The king and the archbishop suddenly made peace in a respectful personal interview at Fretteville (Freteval), a castle between Tours and Chartres, July 22, 1170. Henry said nothing about the Clarendon Constitutions, but made the offer that Becket should crown his daughter-in-law (the daughter of the king of France), and should on that occasion repeat the coronation of his son. Becket laid the blame on the shoulders of Henry’s counsellors, and showed moderation and prudence. The king did not offer the kiss of peace, nor did the archbishop demand it.
But while Becket was willing to pardon the king, he meant to exercise his spiritual authority over his evil counsellors, and especially over the archbishop of York and the bishops of London and Salisbury. These prelates had recently officiated at the coronation of Henry’s son. And it was this coronation, even more than the original and more important dispute about the immunity of the clergy, that led to the catastrophe.
After prolonged negotiations with the papal court and the king, Becket returned to his long-neglected flock, Dec. 1, 1170. On landing at Sandwich (instead of Dover, where he was expected), he was surprised by enemies, who searched his baggage, and demanded that he should withdraw his excommunication of the bishops who were then at Dover. He refused. On his way to Canterbury the country clergy and people met him, cast down their garments, chanting, "Blessed is he that cometh in the name of the Lord." He rode to the cathedral with a vast procession, amid the ringing of the bells, and preached on the text, "Here we have no abiding city."
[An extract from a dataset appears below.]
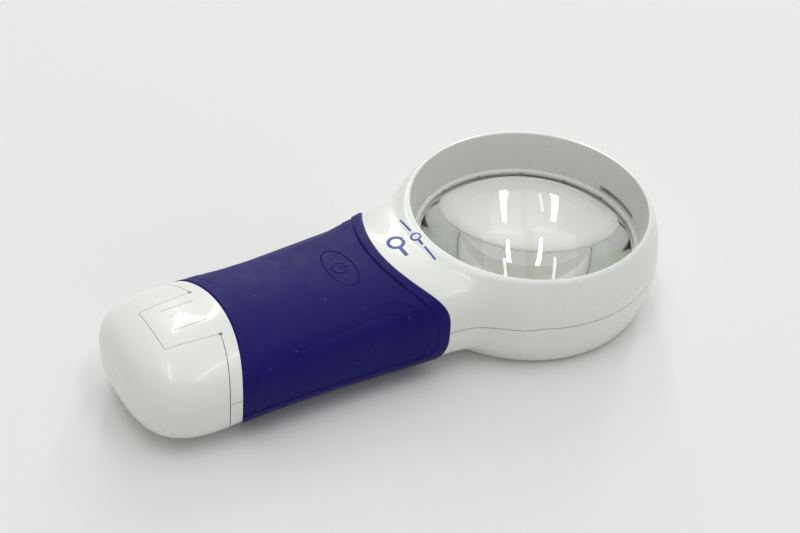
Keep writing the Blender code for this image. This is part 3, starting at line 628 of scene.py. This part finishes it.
def edge_x(edge, y, side):
    """x of a curved edge at each y, with a hair of clearance, on the cylinder's given side."""
    centre_x, radius = edge
    return centre_x + side * np.sqrt((radius + 0.02)**2 - np.minimum(np.abs(y), 24.0)**2)


def step_up(value, low, high):
    """Smooth rise from 0 to 1 as value goes from low to high."""
    t = np.clip((value - low) / (high - low), 0.0, 1.0)
    return t * t * (3.0 - 2.0 * t)


# The rubber stands this far proud of the plain form
RUBBER_RISE = 0.12
BEAD_WIDTH, BEAD_HEIGHT, BEAD_GROOVE = 2.45, 0.26, 0.20
HOLLOW_DEPTH, HOLLOW_STEP = 0.9, 0.15


def sleeve_relief(x, y, z):
    """Height of the sleeve's surface above its plain form: border bead, finger hollows, edges."""
    front = np.hypot(x - FRONT_EDGE[0], y) - FRONT_EDGE[1]
    rear = np.hypot(x - REAR_EDGE[0], y) - REAR_EDGE[1]
    field = smooth_min(front - BEAD_WIDTH, z - 7.6, 3.0)
    relief = BEAD_HEIGHT * (1.0 - step_up(field, -0.12, 0.16))
    relief -= BEAD_GROOVE * np.exp(-(field / 0.17)**2)
    upper_corners = step_up(z, 14.0, 19.0) * step_up(np.abs(y), 6.0, 10.0)
    relief -= 0.10 * np.exp(-((rear - 2.3) / 0.16)**2) * upper_corners
    hollow = smooth_min(smooth_min(front - 4.3, rear - 4.2, 4.0), np.abs(y) - 13.3, 4.5)
    hollow = smooth_min(hollow, z - 6.5, 5.0)
    crisp = np.maximum(step_up(x, -56.0, -46.0), 1.0 - step_up(x, -76.0, -73.0))
    relief -= HOLLOW_STEP * crisp * step_up(hollow, -0.1, 0.35)
    relief -= HOLLOW_DEPTH * step_up(hollow, -0.5, 7.0)
    relief -= 0.35 * (1.0 - step_up(front, 0.0, 0.45)) + 0.3 * (1.0 - step_up(rear, 0.0, 0.4))
    return relief


def surface_normals(grid):
    """Outward unit normals of a grid of points, rows along x and columns round the section."""
    along = np.gradient(grid, axis=0)
    padded = np.concatenate((grid[:, -1:], grid, grid[:, :1]), axis=1)
    around = (padded[:, 2:] - padded[:, :-2]) / 2.0
    normal = np.cross(around, along)
    return normal / np.linalg.norm(normal, axis=2, keepdims=True)


def make_sleeve():
    rows, columns = 250, 384
    table = arc_table(columns)
    column = np.arange(columns)[None, :].repeat(rows, 0)
    ease = np.linspace(0.0, 1.0, rows)[:, None]
    y = read_table(table, np.full((rows, columns), -57.0), column)[0]
    for _ in range(5):
        low, high = edge_x(REAR_EDGE, y, 1.0), edge_x(FRONT_EDGE, y, -1.0)
        x = low + (high - low) * ease
        y, z = read_table(table, x, column)
    skin = np.stack((x, y, z), axis=2)
    normals = surface_normals(skin)
    outer = skin + normals * (RUBBER_RISE + sleeve_relief(x, y, z))[..., None]
    inner = (skin - normals * (SLEEVE_THICKNESS - 0.05))[[0, -1]]
    bm = bmesh.new()
    rings = [inner[0]] + list(outer) + [inner[1]]
    verts = [[bm.verts.new(at(*point)) for point in ring] for ring in rings]
    verts.append(verts[0])
    for near, far in zip(verts, verts[1:]):
        for k in range(columns):
            bm.faces.new((near[k], near[(k + 1) % columns], far[(k + 1) % columns], far[k]))
    sleeve = object_from_bmesh("sleeve_form", bm)
    cut(sleeve, button_cutter("pad_hole", 0.1, 96))
    finish_piece(sleeve, "grip_cover", RUBBER, "housing", "blue_rubber", "grip_sleeve", sharp=50.0)


def top_height(x, y):
    """Height of the handle's plain form over the point x, y."""
    half, up, _, square_up, _ = handle_section(x)
    return PARTING_Z + up * (1.0 - np.minimum(np.abs(y) / half, 0.999)**square_up) ** (1.0 / square_up)


def power_sign(x, y):
    """Raised height of a plain on-off symbol: a broken ring with a bar, as on many buttons."""
    radius, angle = np.hypot(x, y), np.arctan2(y, x)
    ring = np.exp(-((radius - 1.65) / 0.22)**2) * step_up(np.abs(angle), 0.45, 0.65)
    bar = np.exp(-(y / 0.24)**2) * step_up(x, 0.1, 0.35) * (1.0 - step_up(x, 2.0, 2.3))
    return 0.14 * np.maximum(ring, bar)


def make_pad():
    rings, spokes = 44, 144
    share = np.linspace(0.0, 1.0, rings + 1)[1:, None]
    angle = np.linspace(0.0, 2.0 * np.pi, spokes, endpoint=False)[None, :]
    dx, dy = BUTTON_HALF[0] * share * np.cos(angle), BUTTON_HALF[1] * share * np.sin(angle)
    crown = RUBBER_RISE - 0.14 * step_up(share, 0.95, 1.0) + power_sign(dx, dy)
    z = top_height(BUTTON_X + dx, dy) + crown
    bm = bmesh.new()
    centre = bm.verts.new(at(BUTTON_X, 0.0, float(top_height(BUTTON_X, 0.0)) + RUBBER_RISE))
    loops = [[bm.verts.new(at(BUTTON_X + dx[r, k], dy[r, k], z[r, k])) for k in range(spokes)]
             for r in range(rings)]
    skirt = [bm.verts.new(at(BUTTON_X + dx[-1, k], dy[-1, k], z[-1, k] - 0.75)) for k in range(spokes)]
    loops.append(skirt)
    for k in range(spokes):
        bm.faces.new((centre, loops[0][k], loops[0][(k + 1) % spokes]))
    for near, far in zip(loops, loops[1:]):
        for k in range(spokes):
            bm.faces.new((near[k], far[k], far[(k + 1) % spokes], near[(k + 1) % spokes]))
    bm.faces.new(skirt)
    pad = object_from_bmesh("pad_form", bm)
    finish_piece(pad, "press_pad", RUBBER, "button", "blue_rubber", "button_pad", sharp=50.0)


def form_height(x, y):
    """Height of the upper outer surface over each point, by halving."""
    low, high = np.full_like(x, PARTING_Z), np.full_like(x, ABOVE_Z)
    for _ in range(18):
        middle = (low + high) / 2.0
        inside = outer_distance(np.stack((x, y, middle), axis=1)) < 0.0
        low, high = np.where(inside, middle, low), np.where(inside, high, middle)
    return low


def ink_stroke(points, width):
    """Printed line of even width through points (x, y), a hair proud of the housing."""
    points = np.array(points, float)
    run = np.concatenate(([0.0], np.cumsum(np.linalg.norm(np.diff(points, axis=0), axis=1))))
    stops = np.linspace(0.0, run[-1], max(3, int(run[-1] / 0.2)))
    path = np.stack([np.interp(stops, run, points[:, k]) for k in (0, 1)], axis=1)
    ahead = np.gradient(path, axis=0)
    ahead /= np.linalg.norm(ahead, axis=1, keepdims=True)
    side = np.stack((-ahead[:, 1], ahead[:, 0]), axis=1) * width / 2.0
    bm = bmesh.new()
    rows = []
    for edge, lift in ((side, 0.025), (-side, 0.025), (-side, -0.05), (side, -0.05)):
        spots = path + edge
        heights = form_height(spots[:, 0], spots[:, 1]) + lift
        rows.append([bm.verts.new(at(*spot, z)) for spot, z in zip(spots, heights)])
    for first, second in zip(rows, rows[1:] + rows[:1]):
        for k in range(len(stops) - 1):
            bm.faces.new((first[k], first[k + 1], second[k + 1], second[k]))
    bm.faces.new([row[0] for row in rows])
    bm.faces.new([row[-1] for row in reversed(rows)])
    return object_from_bmesh("stroke", bm)


def circle(x, y, radius, steps=25):
    turns = np.radians(np.linspace(0.0, 356.0, steps))
    return [(x + radius * math.cos(a), y + radius * math.sin(a)) for a in turns]


def make_print():
    """Plain marks on the neck: a small loupe between two dashes, and a larger loupe beside them."""
    small_x, large_x = -29.4, -34.0
    thin, handle, bold, bold_handle = 0.42, 0.5, 0.8, 0.95
    marks = ink_stroke(((small_x, 3.1), (small_x, 7.8)), thin)
    join(marks, ink_stroke(((small_x, -3.1), (small_x, -7.8)), thin))
    join(marks, ink_stroke(circle(small_x, 0.8, 1.05), thin))
    join(marks, ink_stroke(((small_x, -0.5), (small_x, -2.2)), handle))
    join(marks, ink_stroke(circle(large_x, 1.6, 1.7), bold))
    join(marks, ink_stroke(((large_x, -0.4), (large_x, -3.4)), bold_handle))
    finish_piece(marks, "printed_marks", PRINT, "housing", "blue_rubber")


make_sleeve()
make_pad()
make_print()


# ---------------------------------------------------------------- lens and its ring

LENS_UPPER_RADIUS, LENS_LOWER_RADIUS, RIM_CHAMFER = 38.0, 50.0, 0.15
RING_NOTCHES, FIRST_NOTCH_ANGLE, RING_CHAMFER = 15, 12.0, 0.4


def sag(radius, r):
    """Depth of a spherical surface at distance r from its axis."""
    return radius - math.sqrt(radius**2 - r**2)


def make_lens():
    clear, flange = 24.4, 25.9
    low, high = 12.3, 13.1
    reach = np.linspace(0.0, clear, 40)
    apex, foot = high + sag(LENS_UPPER_RADIUS, clear), low - sag(LENS_LOWER_RADIUS, clear)
    upper = [(r, apex - sag(LENS_UPPER_RADIUS, r)) for r in reach]
    lower = [(r, foot + sag(LENS_LOWER_RADIUS, r)) for r in reversed(reach)]
    rim = [(flange - RIM_CHAMFER, high), (flange, high - RIM_CHAMFER),
           (flange, low + RIM_CHAMFER), (flange - RIM_CHAMFER, low)]
    lens = turned("lens_form", upper + rim + lower, steps=160)
    finish_piece(lens, "lens_optic", ACRYLIC, "housing", "lens_acrylic", "lens", sharp=25.0)
    lens.visible_shadow = False


def make_lens_ring():
    ring_low, ring_high, inner = 13.4, 14.45, 24.95
    outer = POCKET_RADIUS - 0.3
    ring = turned("ring_form", [(outer, ring_high), (outer, ring_low), (inner, ring_low),
                                (inner, ring_high - RING_CHAMFER), (inner + RING_CHAMFER, ring_high)])
    centre = Matrix.Translation(at(0.0, 0.0, 0.0))
    for k in range(RING_NOTCHES):
        angle = FIRST_NOTCH_ANGLE + 360.0 * k / RING_NOTCHES
        turn = Matrix.Rotation(math.radians(angle), 4, "Z")
        notch = box("notch", (inner - 0.7, -0.5, 13.0), (inner + 0.35, 0.5, 13.85))
        notch.data.transform(centre @ turn @ centre.inverted())
        cut(ring, notch)
    finish_piece(ring, "lens_bezel", WHITE, "housing", "white_plastic", "lens_retaining_ring")


make_lens()
make_lens_ring()


# ---------------------------------------------------------------- carried-over parts

for node, material in CAD_MATERIALS.items():
    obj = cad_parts[node]
    obj.data.materials.clear()
    obj.data.materials.append(material)


# ---------------------------------------------------------------- stage

def make_stage():
    floor_mesh = bpy.data.meshes.new("floor")
    bm = bmesh.new()
    bmesh.ops.create_grid(bm, x_segments=1, y_segments=1, size=6.0)
    bm.to_mesh(floor_mesh)
    bm.free()
    floor = add_object("floor", floor_mesh)
    material, _, _, shader = new_material("floor_paper")
    shader.inputs["Base Color"].default_value = (0.82, 0.825, 0.82, 1.0)
    shader.inputs["Roughness"].default_value = 0.9
    shader.inputs["Specular IOR Level"].default_value = 0.1
    floor.data.materials.append(material)

    world = bpy.data.worlds.new("studio")
    bpy.context.scene.world = world
    world.use_nodes = True
    sky = world.node_tree.nodes["Background"]
    sky.inputs["Color"].default_value = (1.0, 1.0, 0.97, 1.0)
    sky.inputs["Strength"].default_value = 0.5


def direction(azimuth, elevation):
    """Unit vector; azimuth is counted from +X towards +Y, both angles in degrees."""
    a, e = math.radians(azimuth), math.radians(elevation)
    return Vector((math.cos(e) * math.cos(a), math.cos(e) * math.sin(a), math.sin(e)))


LIGHT_DISTANCE = 3.0


def add_light(name, start, end, width, power):
    """Rectangular light that faces the object and runs from one direction to another."""
    first, last = direction(*start) * LIGHT_DISTANCE, direction(*end) * LIGHT_DISTANCE
    centre, along = (first + last) / 2.0, (last - first).normalized()
    facing = centre.normalized()
    across = along.cross(facing).normalized()
    light = bpy.data.lights.new(name, "AREA")
    light.shape = "RECTANGLE"
    light.size, light.size_y = width, (last - first).length
    light.energy = power
    obj = bpy.data.objects.new(name, light)
    bpy.context.scene.collection.objects.link(obj)
    turn = Matrix((across, facing.cross(across), facing)).transposed().to_4x4()
    obj.matrix_world = Matrix.Translation(centre) @ turn


make_camera()
make_stage()
bpy.context.scene.view_settings.view_transform = "Standard"
# Two long ceiling tubes, each seen as a far and a near length, and two softer panels overhead
add_light("tube_left_far", (60.5, 3.0), (70.5, 50.0), 0.12, 14.5)
add_light("tube_right_far", (47.5, 1.0), (36.0, 43.0), 0.12, 14.5)
add_light("tube_left_near", (112.0, 77.0), (214.5, 67.0), 0.1, 5.5)
add_light("tube_right_near", (-1.0, 66.0), (-80.0, 60.0), 0.1, 5.5)
add_light("panel_left_over", (75.0, 56.0), (220.0, 62.0), 1.2, 9.5)
add_light("panel_right_over", (31.0, 49.0), (-80.0, 60.0), 1.2, 9.5)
The excommunicated prelates of York, London, and Salisbury sought the protection of the king, who was then at a castle near Bayeux in Normandy. He said: "If all are to be excommunicated who officiated at my son’s coronation, by the eyes of God, I am equally guilty." One of the prelates (perhaps Roger of York) remarked, "As long as Thomas lives, you will never be at peace." Henry broke out into one of his constitutional fits of passion, and dropped the fatal words: "A fellow that has eaten my bread, has lifted up his heel against me; a fellow that I loaded with benefits, dares insult the king; a fellow that came to court on a lame horse, with a cloak for a saddle, sits without hindrance on the throne itself. By the eyes of God, is there none of my thankless and cowardly courtiers who will deliver me from the insults of this low-born and turbulent priest?" With these words he rushed out of the room.